**What you will do**
From the listing below, copy only the lines from the line that contains "remove_everything()" to the line that contains "bpy.data.objects.remove(obj)", counting those two lines as part of the copy.

**Information supplied**
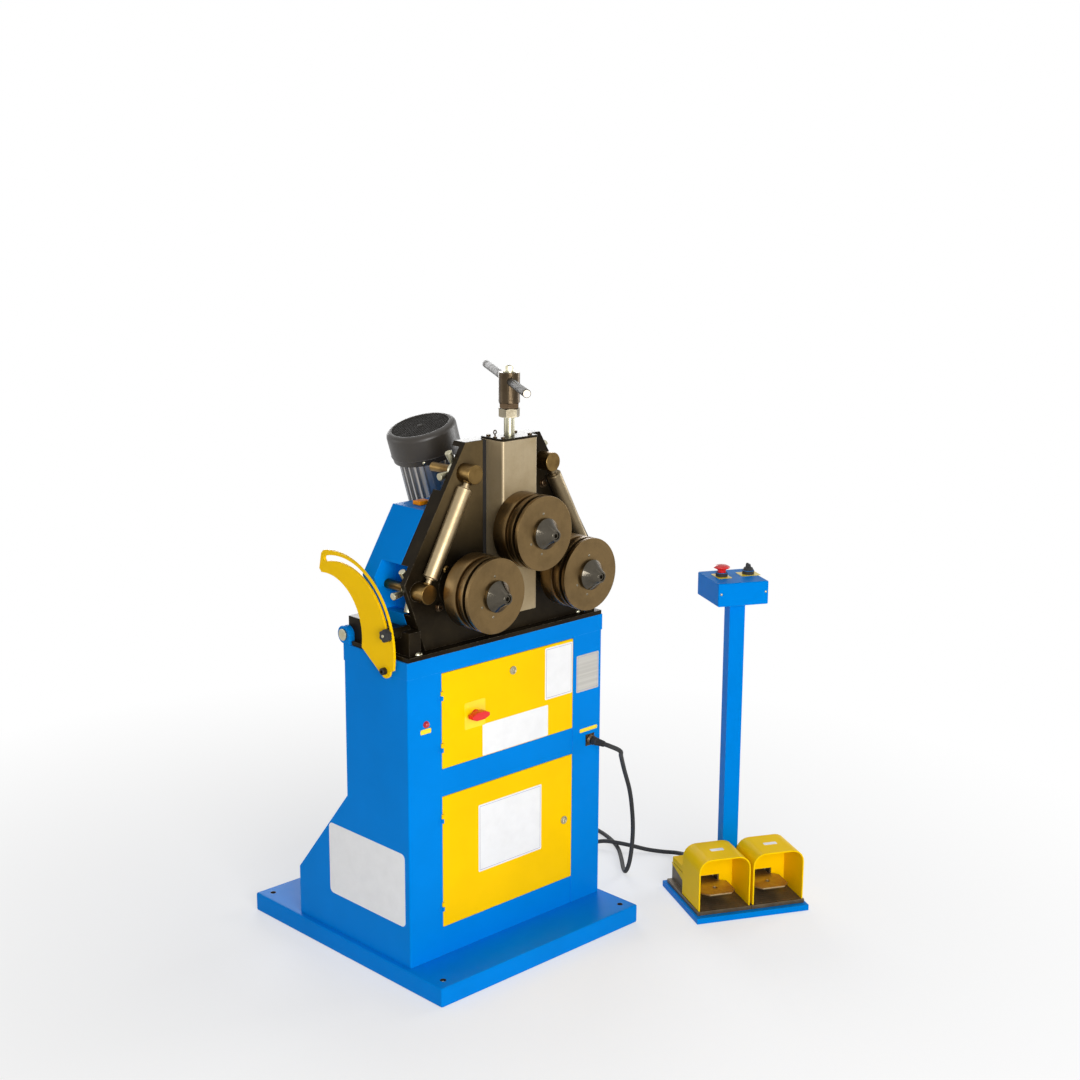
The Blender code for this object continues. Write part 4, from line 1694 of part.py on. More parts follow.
def build_head():
    head = pivot("tilt_axis", (0, PIN_Y, PIN_Z))
    head_base(head)
    front_frame(head)
    rear_plate(head)
    rear_cover(head)
    gearbox(head)
    motor_body(head)
    motor_cowl(head)
    slide_housing(head)
    housing_cap(head)
    motor_fan(pivot("motor_axis", motor_point(0.0), head))
    drive_pinion(pivot("pinion_axis", (0, GEAR_FRONT, LOWER_ROLL_Z), head))
    tilt_clamp_knob(pivot("clamp_axis", (QUADRANT_X, KNOB_Y, KNOB_Z), head))
    for label, side in (("left", -1), ("right", 1)):
        x = side * ROLL_SPREAD
        spin = pivot(f"{label}_roll_axis", (x, ROLL_REAR, LOWER_ROLL_Z), head)
        drive_shaft(f"{label}_drive_shaft", side, spin)
        roll(f"{label}_roll", x, LOWER_ROLL_Z, spin)
        roll_nut(f"{label}_roll_nut", x, LOWER_ROLL_Z, spin)
        upper, lower = guide_ends(side)
        guide = pivot(f"{label}_guide_slide", upper, head)
        for row, place, partner in (("upper", upper, lower), ("lower", lower, upper)):
            guide_stud(f"{label}_{row}_stud", place.x, place.z, partner, guide)
            turn = pivot(f"{label}_{row}_capstan_axis", (place.x, CAPSTAN_FRONT, place.z), head)
            capstan(f"{label}_{row}_capstan", place.x, place.z, turn)
        guide_roller(f"{label}_guide_roller", side,
                     pivot(f"{label}_guide_axis", (upper + lower) / 2, guide))
    carriage = pivot("carriage_slide", (0, SCREW_Y, TOP_ROLL_Z), head)
    slide_block(carriage)
    spin = pivot("top_roll_axis", (0, ROLL_REAR, TOP_ROLL_Z), carriage)
    top_shaft(spin)
    roll("top_roll", 0, TOP_ROLL_Z, spin)
    roll_nut("top_roll_nut", 0, TOP_ROLL_Z, spin)
    turn = pivot("screw_axis", (0, SCREW_Y, SLIDE_TOP), carriage)
    press_screw(turn)
    handle_hub(turn)
    tee_bar(turn)


def build_console():
    placed = console_frame()
    console = pivot("console_place", (0, 0, 0), None, placed)
    console_stand(console)
    console_box(console)
    estop_button(pivot("estop_slide", (ESTOP_A, ESTOP_B, BOX_TOP), console, placed))
    selector_knob(pivot("selector_axis", (SELECTOR_A, SELECTOR_B, BOX_TOP), console, placed))
    for label, side in (("left", -1), ("right", 1)):
        pedal_base(f"{label}_pedal_base", side, console)
        pedal_guard(f"{label}_pedal_guard", side, console)
        pedal(f"{label}_pedal", side,
              pivot(f"{label}_pedal_axis", (side * UNIT_SPREAD, PEDAL_AXIS_B, PEDAL_AXIS_Z),
                    console, placed))


remove_everything()
WORLD_FRAMES = {}
LOCAL_FRAMES = {}
PARTS = make_collection("ring_roller")
CUTTERS = make_collection("cutters")
build_stand()
build_head()
build_console()
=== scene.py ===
"""Fine surfaces and finishes of a three-roll ring roller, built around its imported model.

Metres, +Z up, front towards -Y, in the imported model's frame. The file is laid out as an
add-on and is run as a script: it makes every piece and the stage, one operator at a time.
"""
from math import ceil, cos, pi, radians, sin, sqrt, tan

import bmesh
import bpy
from mathutils import Matrix, Vector


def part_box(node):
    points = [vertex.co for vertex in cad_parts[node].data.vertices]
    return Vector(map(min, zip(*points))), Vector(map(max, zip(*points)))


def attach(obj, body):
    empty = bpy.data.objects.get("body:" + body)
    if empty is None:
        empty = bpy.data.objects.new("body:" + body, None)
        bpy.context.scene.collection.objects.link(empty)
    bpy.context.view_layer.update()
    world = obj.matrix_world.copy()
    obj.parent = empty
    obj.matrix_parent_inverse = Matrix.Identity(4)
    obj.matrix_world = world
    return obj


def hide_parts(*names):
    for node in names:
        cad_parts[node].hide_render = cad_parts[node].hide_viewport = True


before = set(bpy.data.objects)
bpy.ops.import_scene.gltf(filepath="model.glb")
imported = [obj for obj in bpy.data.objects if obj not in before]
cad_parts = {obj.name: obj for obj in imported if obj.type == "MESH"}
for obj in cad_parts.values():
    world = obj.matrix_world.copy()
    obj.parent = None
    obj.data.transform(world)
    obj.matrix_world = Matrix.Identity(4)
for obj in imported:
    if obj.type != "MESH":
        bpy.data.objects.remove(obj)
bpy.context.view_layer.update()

bl_info = {
    "name": "Ring Roller Finish",
    "version": (1, 0, 0),
    "blender": (4, 5, 0),
    "location": "View3D > Sidebar > Ring Roller",
    "description": "Fine surfaces and finishes of a three-roll ring roller",
    "category": "Object",
}

# Camera, solved from the photograph's straight edges
CAMERA_PLACE = (-2.542, -2.922, 1.808)
CAMERA_YAW = radians(44.346)
CAMERA_PITCH = radians(12.673)
CAMERA_ROLL = radians(0.324)
CAMERA_LENS = 57.11
CAMERA_SENSOR = 36.0

# Shared shape settings
WELD = 0.00001
FLAT_ANGLE = radians(0.5)
SHARP_ANGLE = radians(32)
ROUND_STEPS = 96
SMALL_STEPS = 40
TINY_STEPS = 24
FINE_EDGE = 0.0006
SOFT_EDGE = 0.0012
HEX_STEPS = 48
HEX_CHAMFER = radians(28)
SCREW_CROWN = 0.88
SCREW_SHOULDER = 0.12

# Cabinet, doors and what is on them
CABINET_HALF = 0.298
CABINET_FRONT = -0.225
CABINET_REAR = -0.009
CABINET_FOOT_REAR = 0.179
CABINET_SLOPE_TOP = 0.393
CABINET_SLOPE_FOOT = 0.164
CABINET_FLOOR = 0.0465
BAND_LOW = 0.712
SIDE_SHEET = 0.0012
SIDE_FOLD = 0.004
COLUMN_INNER = 0.2042
DOOR_HALF = 0.203
DOOR_PROUD = 0.0018
DOOR_DEPTH = 0.018
DOOR_EDGE = 0.0018
LABEL_SHEET = 0.0006
LABEL_CORNER = 0.003
SIDE_LABEL = (-0.074, 0.224)
SIDE_LABEL_HALF = (0.135, 0.086)
LOCK_PROUD = 0.004
SWITCH_PLACE = (-0.107, 0.595)
SWITCH_PLATE_HALF = 0.031
ANCHOR_INSET = 0.030
LAMP_PLACE = (-0.249, 0.603)
LAMP_FACE = -0.2253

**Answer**
remove_everything()
WORLD_FRAMES = {}
LOCAL_FRAMES = {}
PARTS = make_collection("ring_roller")
CUTTERS = make_collection("cutters")
build_stand()
build_head()
build_console()
=== scene.py ===
"""Fine surfaces and finishes of a three-roll ring roller, built around its imported model.

Metres, +Z up, front towards -Y, in the imported model's frame. The file is laid out as an
add-on and is run as a script: it makes every piece and the stage, one operator at a time.
"""
from math import ceil, cos, pi, radians, sin, sqrt, tan

import bmesh
import bpy
from mathutils import Matrix, Vector


def part_box(node):
    points = [vertex.co for vertex in cad_parts[node].data.vertices]
    return Vector(map(min, zip(*points))), Vector(map(max, zip(*points)))


def attach(obj, body):
    empty = bpy.data.objects.get("body:" + body)
    if empty is None:
        empty = bpy.data.objects.new("body:" + body, None)
        bpy.context.scene.collection.objects.link(empty)
    bpy.context.view_layer.update()
    world = obj.matrix_world.copy()
    obj.parent = empty
    obj.matrix_parent_inverse = Matrix.Identity(4)
    obj.matrix_world = world
    return obj


def hide_parts(*names):
    for node in names:
        cad_parts[node].hide_render = cad_parts[node].hide_viewport = True


before = set(bpy.data.objects)
bpy.ops.import_scene.gltf(filepath="model.glb")
imported = [obj for obj in bpy.data.objects if obj not in before]
cad_parts = {obj.name: obj for obj in imported if obj.type == "MESH"}
for obj in cad_parts.values():
    world = obj.matrix_world.copy()
    obj.parent = None
    obj.data.transform(world)
    obj.matrix_world = Matrix.Identity(4)
for obj in imported:
    if obj.type != "MESH":
        bpy.data.objects.remove(obj)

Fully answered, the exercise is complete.